I think that potentially you can—if you think that still enough capabilities in pre-HLMI AI (pre discontinuity) to help you do alignment research before dangerous HLMI shows up. But prosaic alignment seems to require more assumptions to be feasible assuming a discontinuity, like that the discontinuity doesn’t occur before all the important capabilities you need to do good alignment research.
Comment
I’m not sure I agree with the compatibility of discontinuity and prosaic alignment, though you make a reasonable case, but I do think there is compatibility between slower governance approaches and discontinuity, if it is far enough away.
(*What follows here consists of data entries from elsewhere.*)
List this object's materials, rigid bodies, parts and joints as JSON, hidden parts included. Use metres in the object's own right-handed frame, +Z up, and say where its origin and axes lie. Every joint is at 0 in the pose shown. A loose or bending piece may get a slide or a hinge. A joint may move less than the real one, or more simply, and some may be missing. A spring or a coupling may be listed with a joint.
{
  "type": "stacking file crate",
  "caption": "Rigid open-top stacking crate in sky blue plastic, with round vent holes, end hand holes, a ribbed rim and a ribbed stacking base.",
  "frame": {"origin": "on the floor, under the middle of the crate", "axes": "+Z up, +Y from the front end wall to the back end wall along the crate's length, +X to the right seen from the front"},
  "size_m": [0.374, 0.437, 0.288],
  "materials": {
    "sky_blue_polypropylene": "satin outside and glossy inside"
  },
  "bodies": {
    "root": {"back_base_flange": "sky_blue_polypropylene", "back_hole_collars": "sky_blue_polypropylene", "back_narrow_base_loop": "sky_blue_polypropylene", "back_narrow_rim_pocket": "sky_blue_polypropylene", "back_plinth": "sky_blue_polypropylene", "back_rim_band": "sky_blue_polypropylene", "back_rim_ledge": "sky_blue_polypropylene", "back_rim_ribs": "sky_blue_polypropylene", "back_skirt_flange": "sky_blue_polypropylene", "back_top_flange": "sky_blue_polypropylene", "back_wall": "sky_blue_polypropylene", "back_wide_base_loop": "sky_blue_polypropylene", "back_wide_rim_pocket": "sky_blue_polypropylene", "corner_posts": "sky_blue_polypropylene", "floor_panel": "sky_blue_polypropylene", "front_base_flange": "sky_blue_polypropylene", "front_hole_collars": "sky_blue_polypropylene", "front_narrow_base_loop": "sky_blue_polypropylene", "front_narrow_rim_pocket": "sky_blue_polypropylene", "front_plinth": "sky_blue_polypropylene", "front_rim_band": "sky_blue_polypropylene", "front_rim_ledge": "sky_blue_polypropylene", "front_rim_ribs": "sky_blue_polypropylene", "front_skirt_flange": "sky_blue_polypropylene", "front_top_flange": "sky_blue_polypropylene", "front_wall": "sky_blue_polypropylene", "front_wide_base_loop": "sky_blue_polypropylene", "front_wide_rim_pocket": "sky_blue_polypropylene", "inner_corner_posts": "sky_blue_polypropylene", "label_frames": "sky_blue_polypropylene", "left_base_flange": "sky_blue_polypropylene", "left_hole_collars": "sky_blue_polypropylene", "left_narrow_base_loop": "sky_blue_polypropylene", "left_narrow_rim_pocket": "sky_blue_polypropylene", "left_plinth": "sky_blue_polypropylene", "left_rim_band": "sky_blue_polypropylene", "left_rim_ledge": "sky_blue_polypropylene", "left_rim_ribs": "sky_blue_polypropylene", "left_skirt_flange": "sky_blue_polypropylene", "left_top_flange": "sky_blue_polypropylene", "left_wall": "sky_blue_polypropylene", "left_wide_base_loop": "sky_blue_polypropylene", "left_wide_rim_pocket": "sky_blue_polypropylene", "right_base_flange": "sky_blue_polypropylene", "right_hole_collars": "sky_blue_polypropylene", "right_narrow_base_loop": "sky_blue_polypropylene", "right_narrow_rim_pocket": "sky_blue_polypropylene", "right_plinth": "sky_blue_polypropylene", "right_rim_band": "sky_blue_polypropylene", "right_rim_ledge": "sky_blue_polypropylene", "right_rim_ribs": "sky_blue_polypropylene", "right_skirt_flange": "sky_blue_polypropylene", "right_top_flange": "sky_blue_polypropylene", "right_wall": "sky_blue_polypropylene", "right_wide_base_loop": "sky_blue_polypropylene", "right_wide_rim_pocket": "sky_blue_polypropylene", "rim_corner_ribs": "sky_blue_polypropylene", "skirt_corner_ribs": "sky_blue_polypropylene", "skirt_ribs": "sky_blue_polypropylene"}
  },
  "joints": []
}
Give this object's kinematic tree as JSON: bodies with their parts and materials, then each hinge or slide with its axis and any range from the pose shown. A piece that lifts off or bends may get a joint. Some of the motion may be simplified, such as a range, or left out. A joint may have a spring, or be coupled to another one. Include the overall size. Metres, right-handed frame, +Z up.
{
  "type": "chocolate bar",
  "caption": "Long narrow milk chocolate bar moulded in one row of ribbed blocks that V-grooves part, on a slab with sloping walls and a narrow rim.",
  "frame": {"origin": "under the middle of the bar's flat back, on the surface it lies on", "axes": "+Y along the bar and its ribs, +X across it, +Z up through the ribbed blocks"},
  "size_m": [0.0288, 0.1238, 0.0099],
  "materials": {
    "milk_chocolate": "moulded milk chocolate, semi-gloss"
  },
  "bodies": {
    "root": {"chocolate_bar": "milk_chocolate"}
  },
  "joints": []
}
It seems like time to start focusing resources on a portfolio of serious prosaic alignment approaches, as well as effective interdisciplinary management. In my inside view, the highest-marginal-impact interventions involve making multiple different things go right simultaneously for the first AGIs, which is not trivial, and the stakes are astronomical.Little clear progress has been made on provable alignment after over a decade of trying. My inside view is that it got privileged attention because the first people to take the problem seriously happened to be highly abstract thinkers. Then they defined the scope and expectations of the field, alienating other perspectives and creating a self-reinforcing trapped prior.
Comment
First, I think it’s ludicrous to say "Little clear progress has been made on provable alignment after over a decade of trying." The progress is actually quite amazing—yes, we’re decades away from a solution to provable alignment, if one is possible at all, but not only has there been some really amazing and groundbreaking work coming out of MIRI, but you aren’t paying attention if you don’t see all of the contributions that work made to all of the questions which "prosaic alignment" is now trying to answer.Second, "It seems like time to start focusing resources on a portfolio of serious prosaic alignment approaches," is correct, but several years too late, given that it’s a majority of the work which is being done already.